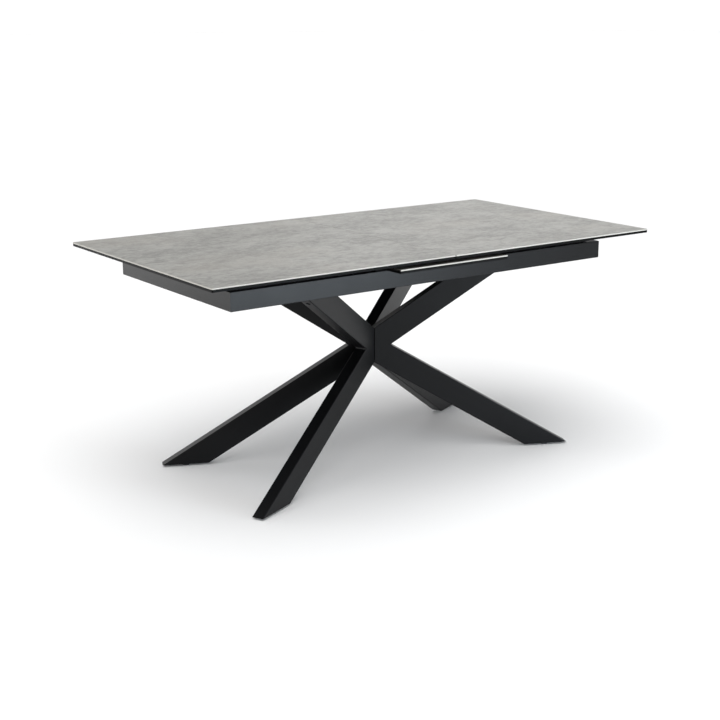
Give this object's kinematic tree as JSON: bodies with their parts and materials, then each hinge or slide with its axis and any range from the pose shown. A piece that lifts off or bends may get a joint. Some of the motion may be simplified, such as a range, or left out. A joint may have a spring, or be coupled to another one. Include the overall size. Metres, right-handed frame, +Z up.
{
  "type": "extendable dining table",
  "caption": "Extendable dining table with a ceramic-on-glass top in two sliding halves, a loose leaf stored under the seam, and a crossed black tubular steel base.",
  "frame": {"origin": "on the floor, under the middle of the closed top", "axes": "+X along the table's length, -Y towards the front where the stored leaf is drawn out, +Z up"},
  "size_m": [1.68, 0.9, 0.755],
  "materials": {
    "concrete_ceramic": "matt printed stoneware, grey concrete look, with a pale unglazed edge",
    "black_glass": "tempered glass, lacquered black underneath",
    "black_steel": "fine matt powder coat, near black anthracite",
    "zinc_steel": "zinc-plated fasteners",
    "zinc_sheet": "zinc-plated pressed sheet",
    "aluminium": "natural anodised extrusion",
    "nylon": "natural nylon",
    "rubber": "black rubber",
    "glide_plastic": "black polyethylene",
    "felt": "charcoal felt"
  },
  "bodies": {
    "base": {"apron_back": "black_steel", "apron_front": "black_steel", "apron_left": "black_steel", "apron_right": "black_steel", "arm_back_left": "black_steel", "arm_back_right": "black_steel", "arm_bolts": "zinc_steel", "arm_end_plates": "black_steel", "arm_front_left": "black_steel", "arm_front_right": "black_steel", "cross_rail_left": "black_steel", "cross_rail_right": "black_steel", "end_stops": "rubber", "felt_strips": "felt", "foot_glides": "glide_plastic", "foot_plates": "black_steel", "gear_rail": "black_steel", "guide_channel_back": "aluminium", "guide_channel_front": "aluminium", "hub_nuts": "zinc_steel", "hub_plate_left": "black_steel", "hub_plate_right": "black_steel", "hub_screws": "zinc_steel", "leaf_rest_back": "black_steel", "leaf_rest_front": "black_steel", "leaf_rest_screws": "zinc_steel", "leg_back_left": "black_steel", "leg_back_right": "black_steel", "leg_front_left": "black_steel", "leg_front_right": "black_steel", "pinion_axle": "zinc_steel", "weld_nuts": "zinc_steel"},
    "left_half": {"bracket_screws_left": "zinc_steel", "brackets_left": "zinc_sheet", "ceramic_top_left": "concrete_ceramic", "glass_top_left": "black_glass", "inner_bar_left": "black_steel", "leaf_lugs_left": "zinc_sheet", "outer_bar_left": "black_steel", "rack_bracket_left": "zinc_sheet", "rack_left": "nylon", "runner_left_back": "black_steel", "runner_left_front": "black_steel", "shoes_left": "nylon"},
    "right_half": {"bracket_screws_right": "zinc_steel", "brackets_right": "zinc_sheet", "ceramic_top_right": "concrete_ceramic", "glass_top_right": "black_glass", "inner_bar_right": "black_steel", "leaf_lugs_right": "zinc_sheet", "outer_bar_right": "black_steel", "rack_bracket_right": "zinc_sheet", "rack_right": "nylon", "runner_right_back": "black_steel", "runner_right_front": "black_steel", "shoes_right": "nylon"},
    "leaf": {"ceramic_leaf": "concrete_ceramic", "glass_leaf": "black_glass"},
    "pinion": {"pinion": "nylon"}
  },
  "joints": [
    {"name": "left_half_slide", "type": "slide", "parent": "base", "child": "left_half", "axis": [-1, 0, 0], "range_m": [0, 0.21]},
    {"name": "right_half_slide", "type": "slide", "parent": "base", "child": "right_half", "axis": [1, 0, 0], "range_m": [0, 0.21]},
    {"name": "leaf_draw", "type": "slide", "parent": "base", "child": "leaf", "axis": [0, -1, 0], "range_m": [0, 0.905]},
    {"name": "pinion_spin", "type": "hinge", "parent": "base", "child": "pinion", "pos_m": [0, 0, 0.695], "axis": [0, 0, -1], "range_deg": [0, 502]}
  ],
  "couplings": [
    {"joint": "right_half_slide", "follows": "left_half_slide", "ratio": 1},
    {"joint": "pinion_spin", "follows": "left_half_slide", "rad_per_m": 41.667}
  ]
}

[SET PROBLEM] Extract all lines as given.

[ANSWER TO THIS EXERCISE]
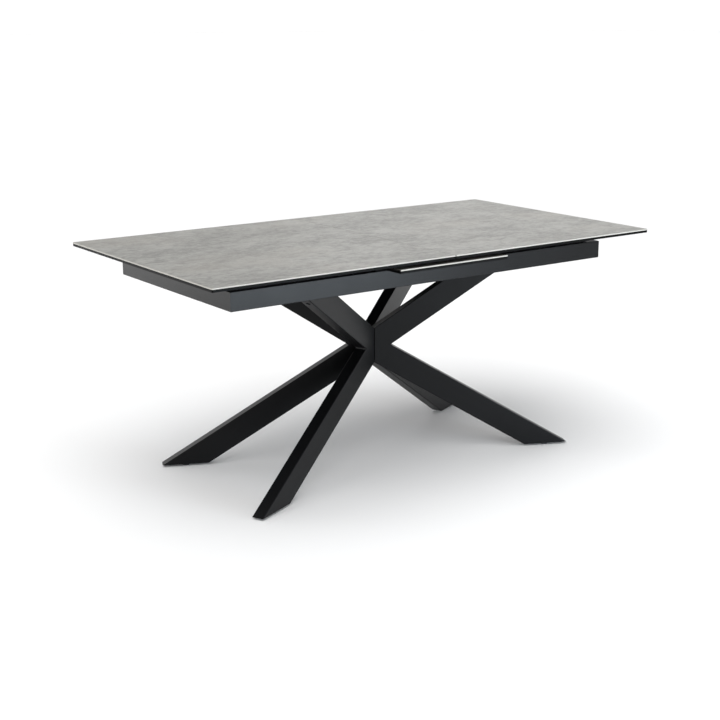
Give this object's kinematic tree as JSON: bodies with their parts and materials, then each hinge or slide with its axis and any range from the pose shown. A piece that lifts off or bends may get a joint. Some of the motion may be simplified, such as a range, or left out. A joint may have a spring, or be coupled to another one. Include the overall size. Metres, right-handed frame, +Z up.
{
  "type": "extendable dining table",
  "caption": "Extendable dining table with a ceramic-on-glass top in two sliding halves, a loose leaf stored under the seam, and a crossed black tubular steel base.",
  "frame": {"origin": "on the floor, under the middle of the closed top", "axes": "+X along the table's length, -Y towards the front where the stored leaf is drawn out, +Z up"},
  "size_m": [1.68, 0.9, 0.755],
  "materials": {
    "concrete_ceramic": "matt printed stoneware, grey concrete look, with a pale unglazed edge",
    "black_glass": "tempered glass, lacquered black underneath",
    "black_steel": "fine matt powder coat, near black anthracite",
    "zinc_steel": "zinc-plated fasteners",
    "zinc_sheet": "zinc-plated pressed sheet",
    "aluminium": "natural anodised extrusion",
    "nylon": "natural nylon",
    "rubber": "black rubber",
    "glide_plastic": "black polyethylene",
    "felt": "charcoal felt"
  },
  "bodies": {
    "base": {"apron_back": "black_steel", "apron_front": "black_steel", "apron_left": "black_steel", "apron_right": "black_steel", "arm_back_left": "black_steel", "arm_back_right": "black_steel", "arm_bolts": "zinc_steel", "arm_end_plates": "black_steel", "arm_front_left": "black_steel", "arm_front_right": "black_steel", "cross_rail_left": "black_steel", "cross_rail_right": "black_steel", "end_stops": "rubber", "felt_strips": "felt", "foot_glides": "glide_plastic", "foot_plates": "black_steel", "gear_rail": "black_steel", "guide_channel_back": "aluminium", "guide_channel_front": "aluminium", "hub_nuts": "zinc_steel", "hub_plate_left": "black_steel", "hub_plate_right": "black_steel", "hub_screws": "zinc_steel", "leaf_rest_back": "black_steel", "leaf_rest_front": "black_steel", "leaf_rest_screws": "zinc_steel", "leg_back_left": "black_steel", "leg_back_right": "black_steel", "leg_front_left": "black_steel", "leg_front_right": "black_steel", "pinion_axle": "zinc_steel", "weld_nuts": "zinc_steel"},
    "left_half": {"bracket_screws_left": "zinc_steel", "brackets_left": "zinc_sheet", "ceramic_top_left": "concrete_ceramic", "glass_top_left": "black_glass", "inner_bar_left": "black_steel", "leaf_lugs_left": "zinc_sheet", "outer_bar_left": "black_steel", "rack_bracket_left": "zinc_sheet", "rack_left": "nylon", "runner_left_back": "black_steel", "runner_left_front": "black_steel", "shoes_left": "nylon"},
    "right_half": {"bracket_screws_right": "zinc_steel", "brackets_right": "zinc_sheet", "ceramic_top_right": "concrete_ceramic", "glass_top_right": "black_glass", "inner_bar_right": "black_steel", "leaf_lugs_right": "zinc_sheet", "outer_bar_right": "black_steel", "rack_bracket_right": "zinc_sheet", "rack_right": "nylon", "runner_right_back": "black_steel", "runner_right_front": "black_steel", "shoes_right": "nylon"},
    "leaf": {"ceramic_leaf": "concrete_ceramic", "glass_leaf": "black_glass"},
    "pinion": {"pinion": "nylon"}
  },
  "joints": [
    {"name": "left_half_slide", "type": "slide", "parent": "base", "child": "left_half", "axis": [-1, 0, 0], "range_m": [0, 0.21]},
    {"name": "right_half_slide", "type": "slide", "parent": "base", "child": "right_half", "axis": [1, 0, 0], "range_m": [0, 0.21]},
    {"name": "leaf_draw", "type": "slide", "parent": "base", "child": "leaf", "axis": [0, -1, 0], "range_m": [0, 0.905]},
    {"name": "pinion_spin", "type": "hinge", "parent": "base", "child": "pinion", "pos_m": [0, 0, 0.695], "axis": [0, 0, -1], "range_deg": [0, 502]}
  ],
  "couplings": [
    {"joint": "right_half_slide", "follows": "left_half_slide", "ratio": 1},
    {"joint": "pinion_spin", "follows": "left_half_slide", "rad_per_m": 41.667}
  ]
}